ABSTRACT

In this chapter, we review three literatures related to our topic: the international peacebuilding literature, the normative-power-Europe scholarship and research on international police aid. The purpose of this critical engagement is to bring into focus a series of gaps in the treatment of power in these inquiries. In particular, power is either written out of them, framed as merely oppressive or thematized mainly as a discursive phenomenon. A very different understanding of power is advanced by Foucault. Modern power, he argues, is not flowing from a sovereign centre in the form of prohibitions but circulating through capillaries traversing the social body. Capillary forms of power operating in everyday social sites work primarily through the production of the normal and the abnormal, the desirable and the undesirable, the visible and the invisible. To analyse modern power, Foucault developed the twin concepts of political rationalities and political technologies in his later work on governmentality.
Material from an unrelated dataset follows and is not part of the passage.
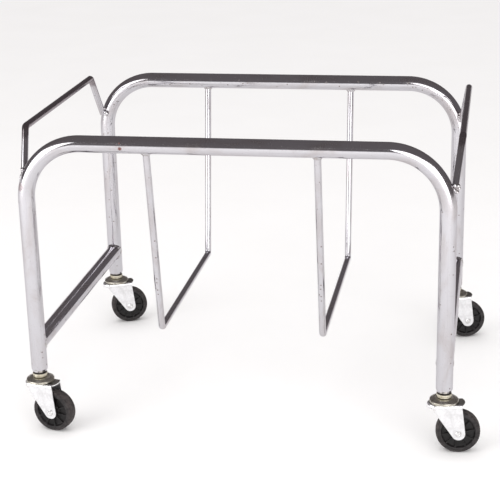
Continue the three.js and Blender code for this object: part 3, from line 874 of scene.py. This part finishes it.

We argue that governmentality theory, which, unlike in other fields, plays only a marginal role in research on international relations and the EU, can bring added value to the study of peacebuilding and the ESDP. Yet it also has a number of shortcomings that limit its intellectual and political reach. We identify three such limitations in relation to our concern with peacebuilding. Of particular importance is governmentality theory’s bracketing of the normative and its allied inability to contribute to a reformatory politics. Drawing on a number of political theorists, we elucidate a politico-ethical horizon in Foucault’s work and a correlated preference for an agonistic politics. We end by sketching out the political rationality embodied in the liberal politics of peacebuilding. This hybrid rationality creates a dilemma at the very centre of peacebuilding practices. While the dilemma cannot be resolved, we argue that by drawing on Foucault’s political ethics, one can device a strategy to reduce its harmful effects.